— Begin Data excerpt —

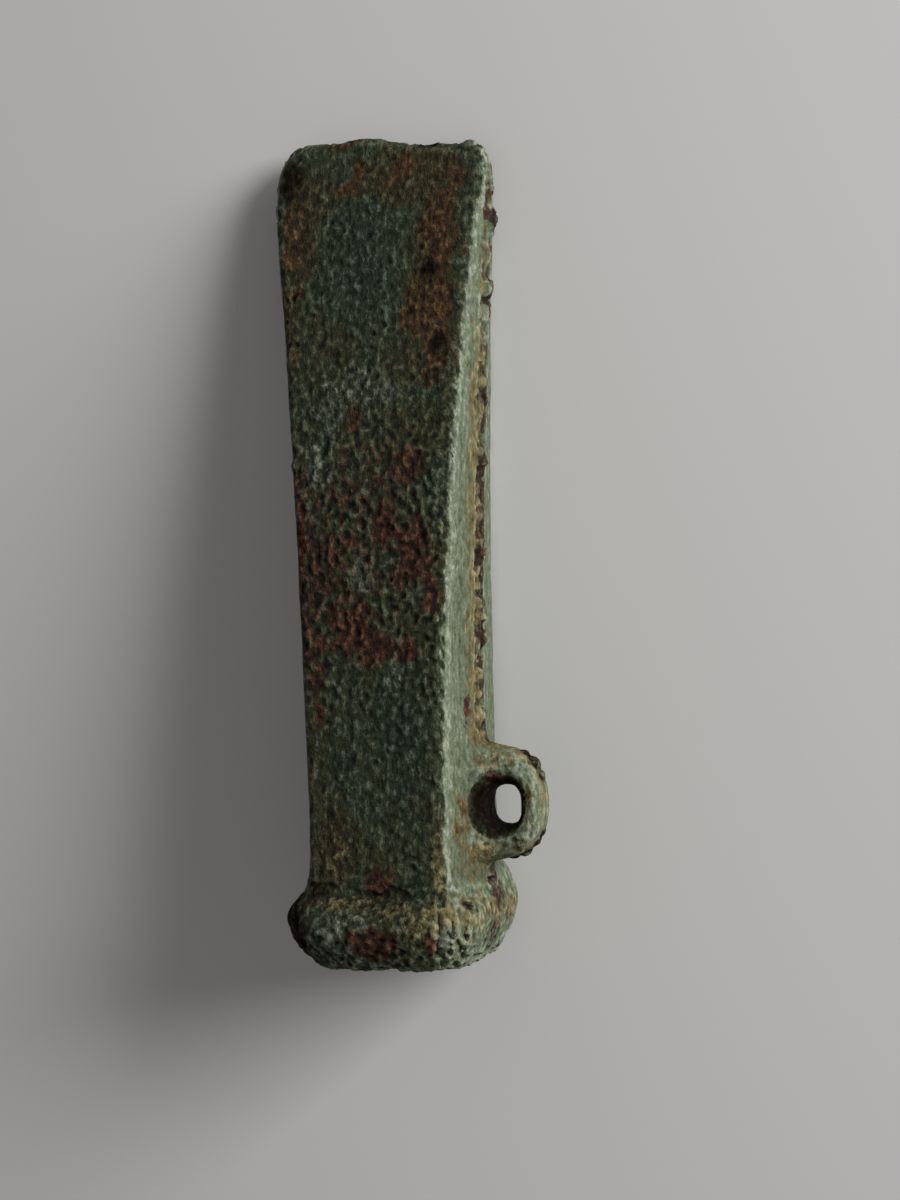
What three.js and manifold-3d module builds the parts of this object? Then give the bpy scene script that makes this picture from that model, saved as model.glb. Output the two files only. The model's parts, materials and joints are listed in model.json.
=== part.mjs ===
// Socketed axe head of the Late Bronze Age: one hollow bronze casting, with a moulded collar round its square
// mouth, a side loop for a lashing, mould seams down both narrow sides, and a blunt cutting edge. It lies on its back.
//
// Millimetres. The casting is drawn standing on its mouth: X runs across the broad faces, with the loop at +X,
// Y through the thickness, with the front face at -Y, and Z from the mouth to the cutting edge. The last lines of
// the file lay it down: the front face then looks up along +Z, and the cutting edge points along +Y.
import * as THREE from 'three';
import { mergeVertices } from 'three/addons/utils/BufferGeometryUtils.js';
import Module from 'manifold-3d';

const { lerp, clamp, smoothstep } = THREE.MathUtils;

// Driving dimensions.
const length = 127.5;        // mouth to the highest point of the cutting edge
const shoulder = 12;         // where the faces of the body start, above the collar
const body = {
  width: 22.5,               // across a broad face at the shoulder
  flare: 12.2,               // what the blade gains over that width by flareAt
  flareAt: 120,
  flarePower: 2.1,
  thickness: 23.6,           // front to back at the shoulder
  edgeThickness: 2.4,        // front to back just under the cutting edge
  taperPower: 2.1,           // 1 is a straight wedge, more keeps the body full for longer
  ridge: 1.8,                // how far each narrow side swells out to its seam
  arris: 1.7,                // radius of the four long corners
};
const collar = {
  half: 15.75,               // middle of a side to the axis, at the crest
  corner: 8.5,               // radius of its plan corners
  crest: 8.1,                // height of the crest above the mouth
  tilt: 0.09,                // the crest stands this much higher for each millimetre towards the back
  rise: { face: 4.5, side: 9 },                     // from the crest up to the neck
  fall: 1.22,                // the slope under it would meet the body at this many times the crest's height
  underCorner: 6,            // radius of the plan corners at the mouth
  shift: -0.7,               // the collar sits a little off the body's middle
  lip: 0.7,                  // rounding of the mouth's outer rim
};
const ledge = { depth: 0.6, below: 2 };             // the faces end in a small step above the neck
const edge = {
  leftCorner: { across: 6.4, down: 13 },            // the broken corner
  rightCorner: { across: 4, down: 9 },
  bevel: { across: 0.85, down: 1.3 },               // rounding of the cutting edge itself
  slump: { drop: 2.4, from: -3.5, to: 9.5 },        // the edge is worn lower on the loop's side
};
const socket = {
  mouth: 9.2,                // half width of the square opening
  floor: 96,                 // depth
  floorHalfWidth: 8,
  floorHalfDepth: 2.6,
  widthPower: 2,             // how late its sides close in, as taperPower for the body
  depthPower: 2.6,
  corner: 3.2,
  lip: 0.4,                  // wear round the opening
};
const loop = {
  x: 16.95, z: 24,           // middle of its eye
  eye: { across: 2.5, up: 2.95, power: 3 },
  outside: { right: 6.5, left: 8, up: 9, down: 8.1, power: 2.2 },
  depth: 3.35,               // half its width from front to back
  root: { depth: 1.9, spread: 0.24 },               // what it gains where it springs from the side
};
// Casting flash left standing on the two seams: the height of its middle, its length and how far it stands out.
const seamFlash = {
  right: [
    [11.6, 6, 1.3], [38.5, 6, 0.5], [50.5, 10, 1.1], [62, 6, 1.6], [74.7, 6.5, 0.9], [87, 5, 0.6],
    [100.3, 10, 0.7], [113.3, 7, 0.75],
  ],
  left: [[13.6, 4.6, 3.8], [38, 12, 0.5], [62, 9, 0.6], [84, 6, 0.5]],
};
const seam = { bead: 0.35, foot: 0.9 };             // the low line that runs the whole length
const rimChip = { x: 12.2, y: 3.6, radius: 1.9, depth: 0.9 };

// Stations round a quarter of the outer section, and of the socket's.
const sideSteps = 2;
const cornerSteps = 4;
const faceSteps = 3;

const wasm = await Module();
wasm.setup();

// How much of the collar is present at a point of the body's outline: 1 at its crest, 0 on the body.
function collarShare(z, point) {
  const sideways = Math.abs(point.x) / (Math.abs(point.x) + Math.abs(point.y));
  const crest = collar.crest + collar.tilt * point.y;
  const reach = z > crest ? lerp(collar.rise.face, collar.rise.side, sideways) : collar.fall * crest;
  const away = clamp(Math.abs(z - crest) / reach, 0, 1);
  return (1 - away * away) ** 1.6;
}

// What a rounded end takes off at a height: a quarter ellipse that starts `down` below the top.
function rounding({ across, down }, z, top = length) {
  const t = clamp((z - (top - down)) / down, 0, 1);
  return across * (1 - Math.sqrt(1 - t * t));
}

function flashHeight(side, z) {
  const standing = seamFlash[side].map(([middle, long, high]) => {
    const t = clamp(2 * Math.abs(z - middle) / long, 0, 1);
    return high * (1 - t * t);
  });
  return seam.bead + Math.max(...standing);
}

// The outline of the body alone at a height, and that of the collar at its crest, with the rim's rounding on both.
function outlinesAt(z) {
  const flare = body.flare * clamp((z - shoulder) / (body.flareAt - shoulder), 0, 1.2) ** body.flarePower;
  const taper = clamp((z - shoulder) / (length - shoulder), 0, 1) ** body.taperPower;
  const step = z < shoulder ? ledge.depth * smoothstep(z, shoulder - ledge.below, shoulder - 0.4) : 0;
  const lip = collar.lip * (1 - Math.sqrt(1 - clamp(1 - z / collar.lip, 0, 1) ** 2));
  const depth = lerp(body.thickness, body.edgeThickness, taper) / 2 - step - lip - rounding(edge.bevel, z);
  const arris = z < shoulder ? lerp(collar.underCorner, body.arris, smoothstep(z, 7, shoulder - 0.5)) : body.arris;
  const seamShare = smoothstep(z, collar.crest, collar.crest + 3) * smoothstep(length - z, 0, 4);
  const ofBody = (side, cut) => quarter({
    halfWidth: (body.width + flare) / 2 - step - lip - rounding(cut, z),
    depth,
    corner: Math.min(arris, 0.8 * depth),
    ridge: body.ridge * smoothstep(z, collar.crest, shoulder) * lerp(1, 0.7, taper),
    bead: seamShare * flashHeight(side, z),
    foot: seam.foot,
  });
  const half = collar.half - lip;
  const ofCollar = quarter({ halfWidth: half, depth: half, corner: collar.corner, ridge: 0, foot: seam.foot });
  return {
    onBody: outline(ofBody('right', edge.rightCorner), ofBody('left', edge.leftCorner)),
    onCollar: outline(ofCollar, ofCollar),
  };
}

function outerOutline(z) {
  const { onBody, onCollar } = outlinesAt(z);
  return onBody.map((point, i) => {
    const share = collarShare(z, point);
    return point.clone().lerp(onCollar[i], share).add(new THREE.Vector2(collar.shift * share, 0));
  });
}

// A quarter of a section, from the seam at (halfWidth + ridge, 0) round the corner to the middle of a face.
function quarter({ halfWidth, depth, corner, ridge, bead = 0, foot = 0 }) {
  const lean = Math.atan2(ridge, depth);
  const centre = new THREE.Vector2(halfWidth - corner * (1 - Math.sin(lean)) / Math.cos(lean), depth - corner);
  const onSide = (y) => new THREE.Vector2(halfWidth + ridge * (1 - y / depth), y);
  const onCorner = (angle) => new THREE.Vector2(Math.cos(angle), Math.sin(angle)).multiplyScalar(corner).add(centre);
  const start = onCorner(lean);
  const points = [onSide(0).add(new THREE.Vector2(bead, 0)), onSide(Math.min(foot, 0.4 * start.y))];
  for (let i = 1; i < sideSteps + 1; i++) points.push(points[1].clone().lerp(start, i / (sideSteps + 1)));
  for (let i = 0; i <= cornerSteps; i++) points.push(onCorner(lerp(lean, Math.PI / 2, i / cornerSteps)));
  const end = points.at(-1);
  for (let i = 1; i <= faceSteps; i++) points.push(new THREE.Vector2(lerp(end.x, 0, i / faceSteps), depth));
  return points;
}

// The whole outline, counter-clockwise seen from +Z, from a quarter for the right side and one for the left.
function outline(right, left) {
  const flip = (p, x, y) => new THREE.Vector2(p.x * x, p.y * y);
  return [
    ...right.slice(0, -1).map((p) => flip(p, 1, 1)),
    ...left.slice(1).reverse().map((p) => flip(p, -1, 1)),
    ...left.slice(0, -1).map((p) => flip(p, -1, -1)),
    ...right.slice(1).reverse().map((p) => flip(p, 1, -1)),
  ];
}

// A cylinder with one ring of vertices for each outline, and each ring's vertices moved onto it.
function loft(heights, outlineAt, heightAt = (z) => z) {
  const rings = heights.map(outlineAt);
  const columns = rings[0].length;
  const rows = heights.length - 1;
  const geometry = new THREE.CylinderGeometry(1, 1, 1, columns, rows);
  const position = geometry.getAttribute('position');
  for (let i = 0; i < position.count; i++) {
    const onRing = Math.hypot(position.getX(i), position.getZ(i)) > 0.5;
    const turn = Math.atan2(position.getX(i), position.getZ(i)) / (2 * Math.PI);
    const column = (Math.round(turn * columns) + columns) % columns;
    const row = Math.round((position.getY(i) + 0.5) * rows);
    const { x, y } = onRing ? rings[row][column] : new THREE.Vector2();
    position.setXYZ(i, x, y, heightAt(heights[row], x));
  }
  return geometry;
}

function spaced(from, to, step) {
  const count = Math.round((to - from) / step);
  return Array.from({ length: count }, (_, i) => lerp(from, to, i / count));
}

// The cutting edge is worn down towards the loop's side.
function wornHeight(z, x) {
  const { drop, from, to } = edge.slump;
  return z - drop * smoothstep(z, length - 16, length) * smoothstep(x, from, to);
}

function bodyGeometry() {
  const heights = [
    0, 0.2, collar.lip, ...spaced(2, shoulder - 1.2, 1.25), shoulder - 0.35, shoulder,
    ...spaced(shoulder + 0.8, length - 10, 2.1), ...spaced(length - 10, length - 1.3, 1.45),
    length - 1.3, length - 0.8, length - 0.3, length,
  ];
  return loft(heights, outerOutline, wornHeight);
}

function socketGeometry() {
  const heights = [-1, 0, socket.lip, ...spaced(5, socket.floor - 6, 9), socket.floor - 6, socket.floor - 2, socket.floor];
  const outlineAt = (z) => {
    const depth = clamp(z / socket.floor, 0, 1);
    const worn = socket.lip * clamp(1 - z / socket.lip, 0, 1);
    const round = rounding({ across: 1.2, down: 6 }, z, socket.floor);
    const halfWidth = lerp(socket.mouth, socket.floorHalfWidth, depth ** socket.widthPower) + worn - round;
    const halfDepth = lerp(socket.mouth, socket.floorHalfDepth, depth ** socket.depthPower) + worn - round;
    const shape = quarter({ halfWidth, depth: halfDepth, corner: Math.min(socket.corner, 0.8 * halfDepth), ridge: 0 });
    return outline(shape, shape);
  };
  return loft(heights, outlineAt);
}

// Distance from the middle to a rounded oval in a direction, with sizes for each side of the middle.
function ovalReach(angle, { right, left, up, down, power }) {
  const across = Math.abs(Math.cos(angle)) / (Math.cos(angle) > 0 ? right : left);
  const along = Math.abs(Math.sin(angle)) / (Math.sin(angle) > 0 ? up : down);
  return (across ** power + along ** power) ** (-1 / power);
}

// A torus whose ring is stretched between the eye and the outside of the loop.
function loopGeometry() {
  const geometry = new THREE.TorusGeometry(1, 0.4, 12, 32);
  const position = geometry.getAttribute('position');
  const { across, up, power } = loop.eye;
  const eye = { right: across, left: across, up, down: up, power };
  for (let i = 0; i < position.count; i++) {
    const around = Math.atan2(position.getY(i), position.getX(i));
    const reach = Math.hypot(position.getX(i), position.getY(i)) - 1;
    const section = Math.atan2(position.getZ(i), reach);
    const inner = ovalReach(around, eye);
    const root = smoothstep(-Math.cos(around), -0.1, 0.8);
    const outer = ovalReach(around, loop.outside) * (1 + loop.root.spread * root);
    const away = lerp(inner, outer, (1 + Math.cos(section)) / 2);
    const y = -(loop.depth + loop.root.depth * root) * Math.sin(section);
    position.setXYZ(i, loop.x + away * Math.cos(around), y, loop.z + away * Math.sin(around));
  }
  return geometry;
}

function chipGeometry() {
  const chip = new THREE.SphereGeometry(rimChip.radius, 10, 8);
  chip.scale(1.3, 1, rimChip.depth / rimChip.radius);
  return chip.translate(rimChip.x, rimChip.y, 0);
}

function toSolid(geometry) {
  geometry.deleteAttribute('normal');
  geometry.deleteAttribute('uv');
  const merged = mergeVertices(geometry, 1e-3);
  return new wasm.Manifold(new wasm.Mesh({
    numProp: 3,
    vertProperties: merged.getAttribute('position').array,
    triVerts: new Uint32Array(merged.index.array),
  }));
}

function toGeometry(solid) {
  const { vertProperties, triVerts } = solid.getMesh();
  const geometry = new THREE.BufferGeometry();
  geometry.setAttribute('position', new THREE.BufferAttribute(vertProperties, 3));
  geometry.setIndex(new THREE.BufferAttribute(triVerts, 1));
  geometry.computeVertexNormals();
  return geometry;
}

// The slope of the line that touches the back of the collar and the back of the body: the surface it lies on.
function restingSlope(geometry) {
  const position = geometry.getAttribute('position');
  const points = Array.from({ length: position.count }, (_, i) => [position.getZ(i), position.getY(i)]);
  const underCollar = points.filter(([z, y]) => z < shoulder && y > 0.9 * collar.half);
  const underBody = points.filter(([z, y]) => z > 2 * shoulder && y > 0);
  const steepest = ([z0, y0]) => Math.max(...underBody.map(([z, y]) => (y - y0) / (z - z0)));
  return Math.min(...underCollar.map(steepest));
}

const bronze = new THREE.MeshStandardMaterial({ color: 0x3d5345, roughness: 0.75, metalness: 0.25 });

const casting = toSolid(bodyGeometry())
  .add(toSolid(loopGeometry()))
  .subtract(toSolid(socketGeometry()))
  .subtract(toSolid(chipGeometry()));

const axeHead = new THREE.Mesh(toGeometry(casting), bronze);
axeHead.name = 'axe_head';

const lying = new THREE.Group();
lying.add(axeHead);
lying.rotation.x = -(Math.PI / 2 - Math.atan(restingSlope(axeHead.geometry)));
lying.updateMatrixWorld(true);
const box = new THREE.Box3().setFromObject(lying, true);
const middle = box.getCenter(new THREE.Vector3());
lying.position.set(-middle.x, -middle.y, -box.min.z);

export default lying;
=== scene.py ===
import json
import math

import bmesh
import bpy
import numpy as np
from mathutils import Matrix, Vector, noise


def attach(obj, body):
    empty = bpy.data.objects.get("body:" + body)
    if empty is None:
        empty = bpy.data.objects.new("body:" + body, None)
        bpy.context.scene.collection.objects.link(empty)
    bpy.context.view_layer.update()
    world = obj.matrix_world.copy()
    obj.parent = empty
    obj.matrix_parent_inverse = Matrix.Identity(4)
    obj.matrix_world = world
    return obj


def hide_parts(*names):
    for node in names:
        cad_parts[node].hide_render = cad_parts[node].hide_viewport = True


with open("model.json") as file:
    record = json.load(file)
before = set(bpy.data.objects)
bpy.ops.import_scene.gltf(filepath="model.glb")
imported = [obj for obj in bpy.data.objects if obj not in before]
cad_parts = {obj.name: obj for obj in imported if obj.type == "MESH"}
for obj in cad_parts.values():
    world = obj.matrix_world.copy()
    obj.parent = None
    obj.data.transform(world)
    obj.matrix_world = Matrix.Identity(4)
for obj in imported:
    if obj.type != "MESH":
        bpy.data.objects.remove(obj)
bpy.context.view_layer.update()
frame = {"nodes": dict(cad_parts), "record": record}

mm = 0.001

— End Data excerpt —

Transcribe word for word the lines from the one holding "const axeHead = new" through the one holding "before = set(bpy.data.objects)". Include both, and add nothing.

■ Task output ■
const axeHead = new THREE.Mesh(toGeometry(casting), bronze);
axeHead.name = 'axe_head';

const lying = new THREE.Group();
lying.add(axeHead);
lying.rotation.x = -(Math.PI / 2 - Math.atan(restingSlope(axeHead.geometry)));
lying.updateMatrixWorld(true);
const box = new THREE.Box3().setFromObject(lying, true);
const middle = box.getCenter(new THREE.Vector3());
lying.position.set(-middle.x, -middle.y, -box.min.z);

export default lying;
=== scene.py ===
import json
import math

import bmesh
import bpy
import numpy as np
from mathutils import Matrix, Vector, noise


def attach(obj, body):
    empty = bpy.data.objects.get("body:" + body)
    if empty is None:
        empty = bpy.data.objects.new("body:" + body, None)
        bpy.context.scene.collection.objects.link(empty)
    bpy.context.view_layer.update()
    world = obj.matrix_world.copy()
    obj.parent = empty
    obj.matrix_parent_inverse = Matrix.Identity(4)
    obj.matrix_world = world
    return obj


def hide_parts(*names):
    for node in names:
        cad_parts[node].hide_render = cad_parts[node].hide_viewport = True


with open("model.json") as file:
    record = json.load(file)
before = set(bpy.data.objects)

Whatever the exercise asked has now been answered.